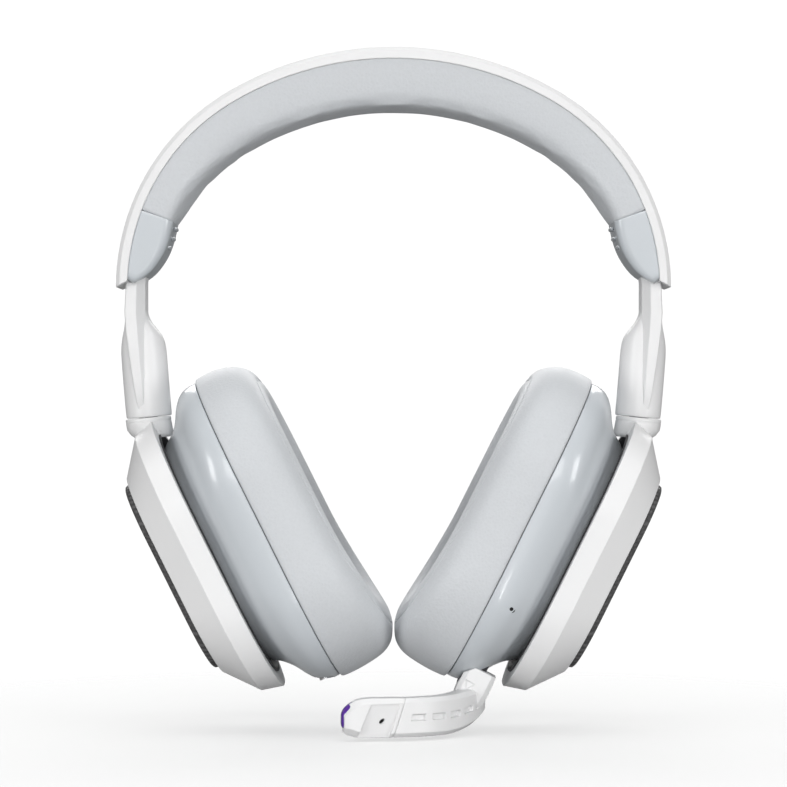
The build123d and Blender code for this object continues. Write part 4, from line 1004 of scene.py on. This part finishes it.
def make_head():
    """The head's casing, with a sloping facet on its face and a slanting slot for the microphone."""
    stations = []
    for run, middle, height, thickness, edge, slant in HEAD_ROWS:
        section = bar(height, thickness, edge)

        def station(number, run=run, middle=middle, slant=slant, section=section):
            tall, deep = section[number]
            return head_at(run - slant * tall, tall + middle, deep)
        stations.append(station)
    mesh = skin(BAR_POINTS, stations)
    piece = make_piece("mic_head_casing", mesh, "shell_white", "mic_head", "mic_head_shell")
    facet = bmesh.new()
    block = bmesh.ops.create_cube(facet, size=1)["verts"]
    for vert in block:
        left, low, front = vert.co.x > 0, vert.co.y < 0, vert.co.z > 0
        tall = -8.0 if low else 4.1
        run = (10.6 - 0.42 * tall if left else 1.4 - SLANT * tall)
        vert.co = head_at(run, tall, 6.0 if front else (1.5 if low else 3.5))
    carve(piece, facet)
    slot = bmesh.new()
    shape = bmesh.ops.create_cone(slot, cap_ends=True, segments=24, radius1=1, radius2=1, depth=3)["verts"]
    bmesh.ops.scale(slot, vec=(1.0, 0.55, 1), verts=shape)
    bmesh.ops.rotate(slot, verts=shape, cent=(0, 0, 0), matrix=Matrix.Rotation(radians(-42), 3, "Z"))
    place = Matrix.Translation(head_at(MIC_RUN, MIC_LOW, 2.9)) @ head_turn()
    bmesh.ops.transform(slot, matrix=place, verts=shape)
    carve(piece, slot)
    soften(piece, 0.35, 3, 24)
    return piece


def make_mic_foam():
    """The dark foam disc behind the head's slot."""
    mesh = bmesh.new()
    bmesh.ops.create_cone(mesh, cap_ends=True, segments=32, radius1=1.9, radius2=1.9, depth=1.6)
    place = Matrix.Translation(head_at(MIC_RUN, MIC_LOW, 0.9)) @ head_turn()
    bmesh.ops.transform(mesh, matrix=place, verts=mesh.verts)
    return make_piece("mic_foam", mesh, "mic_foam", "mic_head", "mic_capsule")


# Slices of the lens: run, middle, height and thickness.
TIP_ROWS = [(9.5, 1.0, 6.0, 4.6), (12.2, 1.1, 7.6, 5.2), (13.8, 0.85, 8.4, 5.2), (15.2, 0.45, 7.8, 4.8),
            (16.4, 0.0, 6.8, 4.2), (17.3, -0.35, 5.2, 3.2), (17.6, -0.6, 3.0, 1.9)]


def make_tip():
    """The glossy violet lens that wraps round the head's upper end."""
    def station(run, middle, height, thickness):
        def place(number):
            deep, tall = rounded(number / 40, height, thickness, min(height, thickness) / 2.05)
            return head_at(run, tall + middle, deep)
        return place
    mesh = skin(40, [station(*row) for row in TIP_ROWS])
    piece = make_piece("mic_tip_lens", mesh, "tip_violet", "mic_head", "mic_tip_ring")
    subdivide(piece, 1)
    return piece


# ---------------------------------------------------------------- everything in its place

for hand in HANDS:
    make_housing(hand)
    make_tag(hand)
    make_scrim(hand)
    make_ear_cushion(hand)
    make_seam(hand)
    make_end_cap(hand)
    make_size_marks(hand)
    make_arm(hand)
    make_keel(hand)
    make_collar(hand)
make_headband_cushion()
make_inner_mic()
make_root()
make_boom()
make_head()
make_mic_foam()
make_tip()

━━━━━━━━

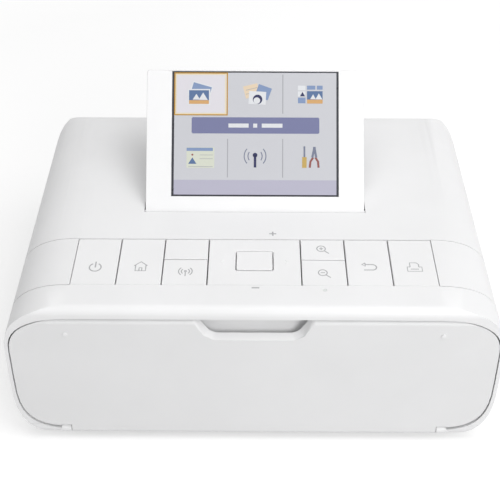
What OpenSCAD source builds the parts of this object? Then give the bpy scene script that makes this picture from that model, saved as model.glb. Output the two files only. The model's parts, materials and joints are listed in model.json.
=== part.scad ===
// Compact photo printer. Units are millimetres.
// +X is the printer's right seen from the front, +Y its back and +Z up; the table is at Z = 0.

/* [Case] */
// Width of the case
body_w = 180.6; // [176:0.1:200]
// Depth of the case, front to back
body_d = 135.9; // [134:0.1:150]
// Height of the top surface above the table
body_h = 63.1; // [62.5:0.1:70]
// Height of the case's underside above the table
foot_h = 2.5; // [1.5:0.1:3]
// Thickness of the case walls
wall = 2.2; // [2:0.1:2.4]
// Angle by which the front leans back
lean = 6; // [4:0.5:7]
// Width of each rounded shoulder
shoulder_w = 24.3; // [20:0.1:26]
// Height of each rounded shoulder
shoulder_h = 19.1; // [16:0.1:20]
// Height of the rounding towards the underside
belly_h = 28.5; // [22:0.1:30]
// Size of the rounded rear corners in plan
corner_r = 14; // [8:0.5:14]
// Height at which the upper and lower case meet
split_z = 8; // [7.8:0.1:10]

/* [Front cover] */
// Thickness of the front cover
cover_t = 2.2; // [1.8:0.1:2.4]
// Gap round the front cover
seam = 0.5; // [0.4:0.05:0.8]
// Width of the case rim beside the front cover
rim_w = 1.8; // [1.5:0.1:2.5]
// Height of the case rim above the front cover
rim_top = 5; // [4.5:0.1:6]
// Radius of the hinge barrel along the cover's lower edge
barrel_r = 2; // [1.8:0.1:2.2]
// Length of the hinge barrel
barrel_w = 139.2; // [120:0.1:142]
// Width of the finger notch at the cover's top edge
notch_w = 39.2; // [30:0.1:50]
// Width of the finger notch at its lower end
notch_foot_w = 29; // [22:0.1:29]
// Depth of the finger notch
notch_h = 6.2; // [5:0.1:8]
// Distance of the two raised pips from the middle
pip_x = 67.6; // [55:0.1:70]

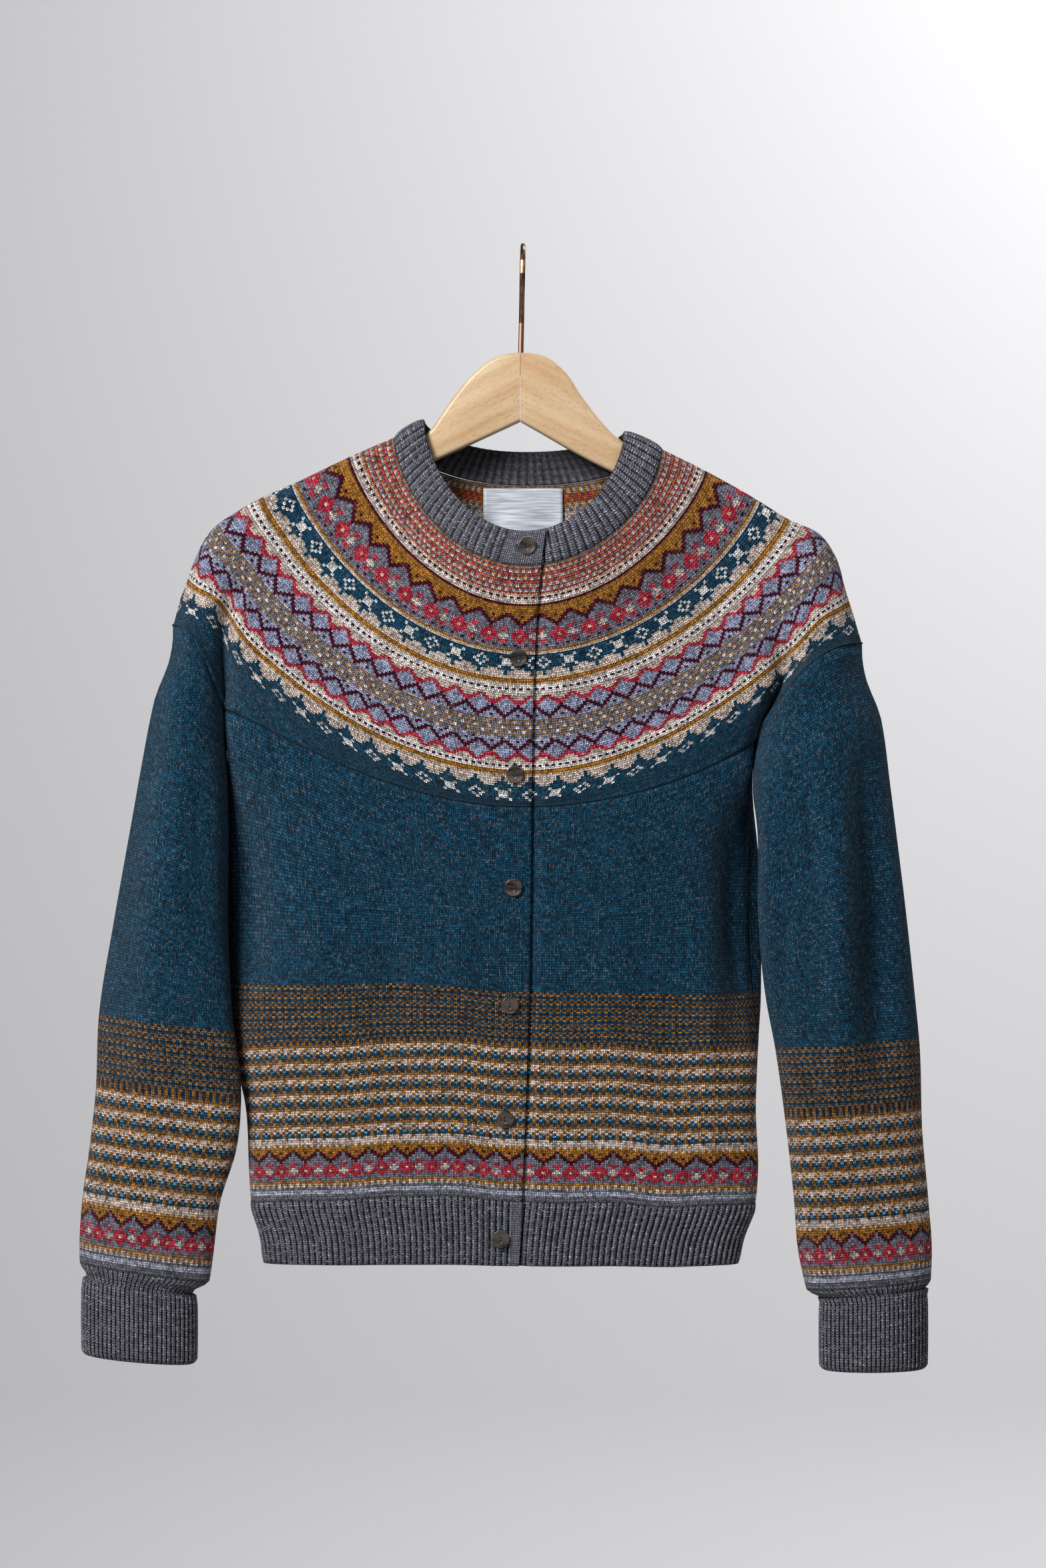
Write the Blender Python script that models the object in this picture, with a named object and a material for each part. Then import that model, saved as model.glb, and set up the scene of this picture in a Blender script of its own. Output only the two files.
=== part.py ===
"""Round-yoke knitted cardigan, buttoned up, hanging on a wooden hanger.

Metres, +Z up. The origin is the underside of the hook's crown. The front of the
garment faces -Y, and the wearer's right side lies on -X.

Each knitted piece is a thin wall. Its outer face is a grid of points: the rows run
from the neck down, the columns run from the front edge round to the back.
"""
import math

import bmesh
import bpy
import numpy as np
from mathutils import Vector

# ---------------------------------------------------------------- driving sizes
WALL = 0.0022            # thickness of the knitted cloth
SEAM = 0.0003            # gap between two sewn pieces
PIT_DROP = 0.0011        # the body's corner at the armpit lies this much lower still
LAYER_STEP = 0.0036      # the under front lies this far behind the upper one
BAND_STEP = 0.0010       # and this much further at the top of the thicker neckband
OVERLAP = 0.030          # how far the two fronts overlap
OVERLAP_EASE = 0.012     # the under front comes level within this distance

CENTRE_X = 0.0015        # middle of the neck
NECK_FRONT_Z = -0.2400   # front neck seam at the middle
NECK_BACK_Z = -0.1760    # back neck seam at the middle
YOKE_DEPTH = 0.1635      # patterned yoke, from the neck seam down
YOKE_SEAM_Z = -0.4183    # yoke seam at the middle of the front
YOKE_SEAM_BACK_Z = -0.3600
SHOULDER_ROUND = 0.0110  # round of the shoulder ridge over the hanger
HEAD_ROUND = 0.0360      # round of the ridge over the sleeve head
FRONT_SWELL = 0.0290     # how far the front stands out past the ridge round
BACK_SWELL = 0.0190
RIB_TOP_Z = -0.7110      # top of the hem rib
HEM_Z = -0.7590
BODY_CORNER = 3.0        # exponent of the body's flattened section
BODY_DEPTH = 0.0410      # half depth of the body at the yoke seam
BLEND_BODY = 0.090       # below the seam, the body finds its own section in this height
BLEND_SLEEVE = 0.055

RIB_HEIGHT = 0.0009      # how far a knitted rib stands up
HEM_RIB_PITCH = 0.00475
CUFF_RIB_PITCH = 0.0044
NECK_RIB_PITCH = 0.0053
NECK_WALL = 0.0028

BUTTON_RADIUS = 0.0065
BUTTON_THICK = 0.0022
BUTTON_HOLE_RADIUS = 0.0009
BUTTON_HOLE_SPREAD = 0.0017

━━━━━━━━

WORK TO COMPLETE.
Transcribe word for word the lines from the one holding "What OpenSCAD source" through the one holding "split_z = 8; // [7.8:0.1:10]". Include both, and add nothing.

OUTPUT FOR THIS TASK.
What OpenSCAD source builds the parts of this object? Then give the bpy scene script that makes this picture from that model, saved as model.glb. Output the two files only. The model's parts, materials and joints are listed in model.json.
=== part.scad ===
// Compact photo printer. Units are millimetres.
// +X is the printer's right seen from the front, +Y its back and +Z up; the table is at Z = 0.

/* [Case] */
// Width of the case
body_w = 180.6; // [176:0.1:200]
// Depth of the case, front to back
body_d = 135.9; // [134:0.1:150]
// Height of the top surface above the table
body_h = 63.1; // [62.5:0.1:70]
// Height of the case's underside above the table
foot_h = 2.5; // [1.5:0.1:3]
// Thickness of the case walls
wall = 2.2; // [2:0.1:2.4]
// Angle by which the front leans back
lean = 6; // [4:0.5:7]
// Width of each rounded shoulder
shoulder_w = 24.3; // [20:0.1:26]
// Height of each rounded shoulder
shoulder_h = 19.1; // [16:0.1:20]
// Height of the rounding towards the underside
belly_h = 28.5; // [22:0.1:30]
// Size of the rounded rear corners in plan
corner_r = 14; // [8:0.5:14]
// Height at which the upper and lower case meet
split_z = 8; // [7.8:0.1:10]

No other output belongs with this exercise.